Posted on 08/11/2002 11:43:15 PM PDT by lewislynn

A year later, Watkins' memo tip of iceberg

By TOM FOWLER
Copyright 2002 Houston Chronicle

As the business world raised a collective eyebrow at the resignation of Enron Chief Executive Jeffrey Skilling a year ago this week, another executive inside the company was busy trying to raise alarms.

On Aug. 15, Sherron Watkins, a former Arthur Andersen accountant-turned-Enron vice president, fired off a lengthy memo to Chairman Ken Lay laying bare her concerns over accounting issues that were threatening to boil over and expose the company to deep losses.

"I am incredibly nervous that we will implode in a wave of accounting scandals," she wrote as she outlined teetering efforts to hide losses in stock investments, inflated reports on the value of overseas assets and suspicious manipulations of some energy deals.

When the memo was released by a congressional committee in January, it turned what was then just a record-breaking bankruptcy into a full-fledged scandal. It revealed that the problems were known and documented at all levels of the company even earlier than previously reported.

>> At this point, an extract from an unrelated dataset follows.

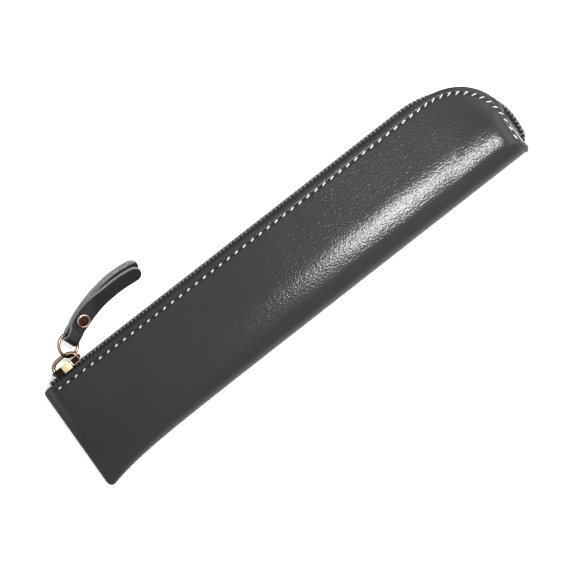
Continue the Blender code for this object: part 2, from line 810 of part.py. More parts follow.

A look at the memo to Lay a year after it was written shows that most, but not quite all, of Watkins' concerns and suspicions have been proved, says Robert McCullough, a Portland, Ore.-based energy analyst.

"But what she didn't know at the time was that the small scandals she knew were simply the tip of the iceberg," McCullough said. "The reality was that she offered her work as a fireman to the chief arsonist."

Like many Enron employees in the summer of 2001, Watkins was familiar with the company's growing addiction to complicated accounting as a way to grow revenue. When she was asked to help figure out a particularly difficult problem with four accounting partnerships, called the Raptors, she learned more than she wanted to.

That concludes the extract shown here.